Behind the beautiful panorama of Mount Ijen, with one of the world’s largest craters, in Bondowoso, East Java, lies a health hazard to the surrounding community.
At least 50,000 people live in an area threatened by acidic water from the crater lake permeating through their wells.
Badawi, 45, a sulfur miner at the crater — better known as Kawah Ijen — savored a cup of coffee at a food stall in Paltuding village, Bondowoso regency, before setting off to work.
Beside his coffee cup stood a bottle of water from a well to drink on the 4-kilometer hike to collect sulfur from the crater.
“People say the well water is toxic because of acid from the lake. But most residents, including myself, don’t care about the effects of the water, as we have so far remained healthy,” he told The Jakarta Post recently.
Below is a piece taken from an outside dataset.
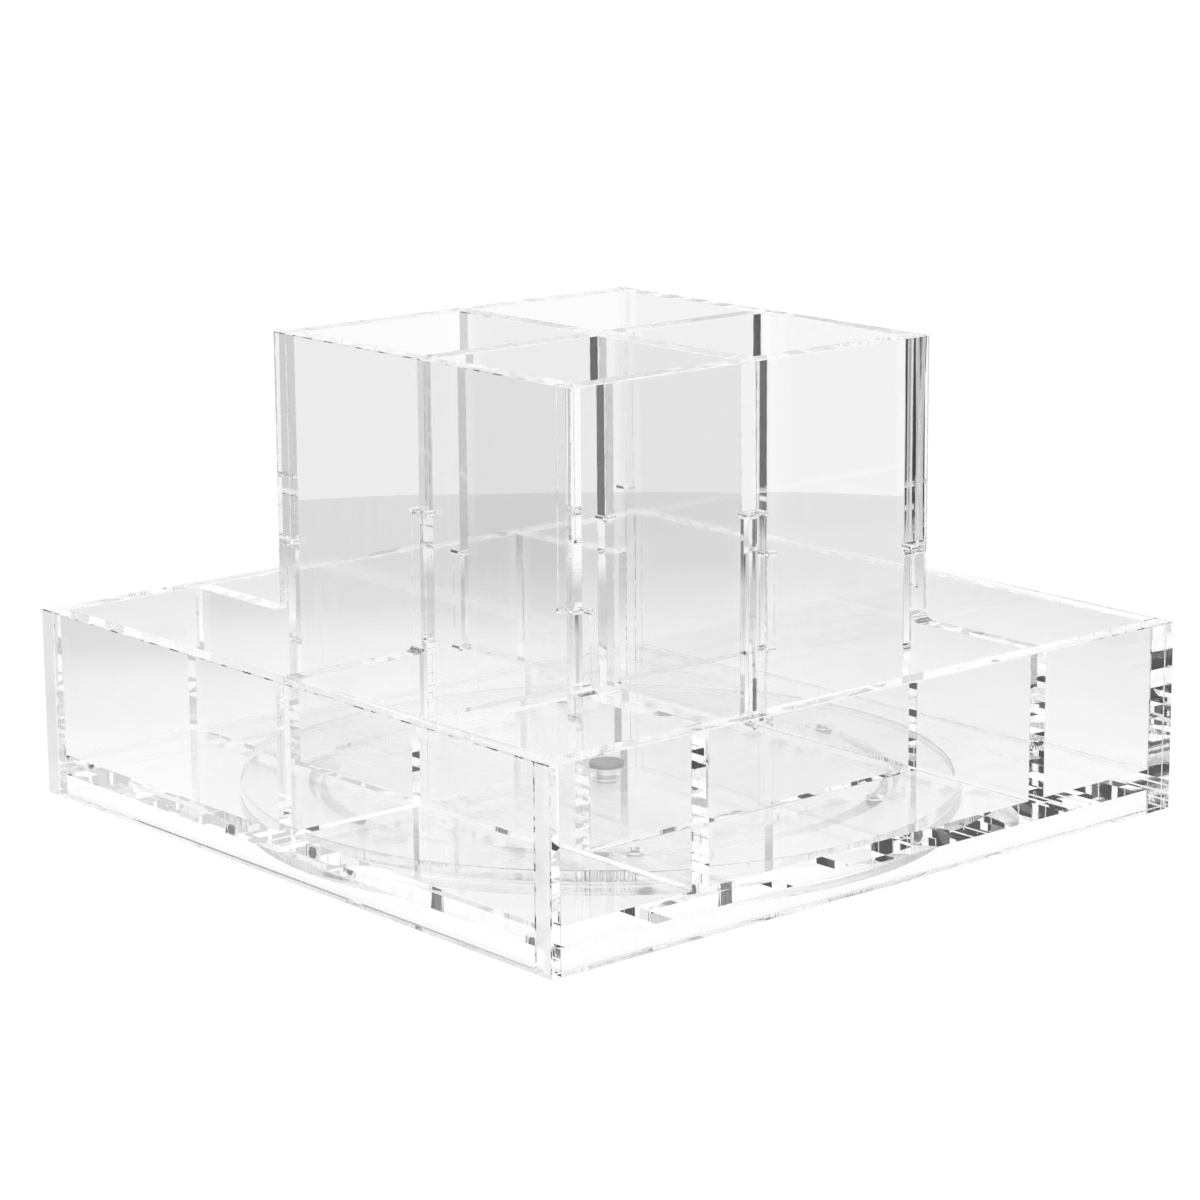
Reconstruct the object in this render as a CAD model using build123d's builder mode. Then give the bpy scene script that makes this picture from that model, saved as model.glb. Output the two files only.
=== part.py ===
from build123d import *
import os

# Rotating desk organizer, in millimetres. The origin is on the desk, under the middle of the
# turntable. X runs along the front wall, Y from the front wall to the back wall, Z up.

# Tray, cemented from sheet
tray_side = 230.0
sheet = 6.0
wall_height = 55.0
desk_clearance = 3.0
floor_lift = 6.0
glue_line = 0.05
arris = 0.25

# Tower and dividers, an egg crate of slotted sheet. The dividers lap high with the front and
# right panels, and low with the back and left ones. In the tower they stop above the floor.
tower_side = 131.0
tower_height = 136.5
divider_lift = 24.0
high_lap = 94.0
low_lap = 65.0
centre_lap = 84.5
corner_lap = 76.5
slot_play = 0.1
relief_radius = 0.9
wing_fillet = 3.0

# Two discs of the turntable
disc_diameter = 203.0
disc_thickness = 3.2
disc_arris = 0.2
foot_height = 2.0

# Ball bearing between the discs
ball_count = 6
ball_diameter = 4.76
ball_circle = 162.0
ball_phase = 26.0
ball_play = 0.1
pocket_play = 0.4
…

Badawi from Bulusan village, Kalipuro district, Banyuwangi regency, has lived in a sulfur workers camp in Paltuding for five years, together with hundreds of sulfur miners.
Research conducted by Soegijapranata Catholic University, Semarang, Central Java, in 2007 showed that acid water in the crater lake had infiltrated and contaminated surrounding rivers and wells. As a result, local people were affected by tooth decay and bone degeneration, while agricultural production was reduced.
As many as 3,564 hectares of paddy fields have been irrigated with polluted water, affecting 50,000 villagers across three regencies.
A report from Soegijapranata University said that most residents around the Banyupahit and Banyuputih rivers had been informed of the dangers of contaminated water.
The study, which was supported by Holland’s Untrecht University, Netherlands Open University and the Vrije University of Amsterdam, showed that the acidic water of Kawah Ijen had caused many people to suffer from dental fluorosis, a condition caused by an excessive intake of fluoride in drinking water.
In a discussion at the 10 November Technology Institute of Surabaya (ITS), head of the Vulcanology and Geological Disaster Mitigation Center, Surono, said the consumption of lake water infiltrated through the wells caused abnormal human growth and shortened life expectancy. He made a recommendation to the East Java governor and local authorities to build a tunnel channeling the crater stream to the sea, 42 kilometers away. He has yet to receive a response.
For both local and foreign tourists, Kawah Ijen is a unique attraction. It is one of the few volcanoes in the country that has a crater lake. Of the country’s more than 700 mountains, only a small percentage have such lakes, including Mount Rinjani (3,726 meters above sea level) in Lombok, West Nusa Tenggara, and the Kelimutu range in Flores.
Visitors are prohibited from approaching the crater, where a lava dome has emerged as a “mini Kelud”, measuring 700 square meters, with a 130-meter diameter.
According to vulcanologists, the Kelud dome is a unique phenomenon in Indonesia’s volcanic history and still has the potential for a devastating eruption.
Kawah Ijen is easily accessible by motor vehicle — the best route is via Bondowoso and eastward through Wonosari to Sempol village and finally via Paltuding village. This route covers 70 kilometers of smooth asphalt roads. It can also be reached through the town of Banyuwangi — only 38 kilometers to the west of the villages of Licin, Jambu and Paltuding — but the roads are quite steep.
For a morning climb, tourists can spend the night at the coffee estate guest house of PTP Nusantara XII state company in Kalisat, Jampit, at an altitude of 1,200 meters. A tourist inn, Pondok Wisata, also offers accommodation in Paltuding, besides a camping ground. Masks, glasses and wet handkerchiefs are needed for protection against toxic fumes from the crater. By following the path worn down by sulfur miners, climbers will not get lost.
At the peak, a green crater can be observed at a height of 2,368 meters above sea level, with a total area of 5.5 hectares and caldera walls 300 to 500 meters high. The lake’s water, totaling 200 million cubic meters in volume, can reach 200 degrees centigrade. With a depth of 200 meters, the lake is so acidic that it can dissolve clothes and human fingers.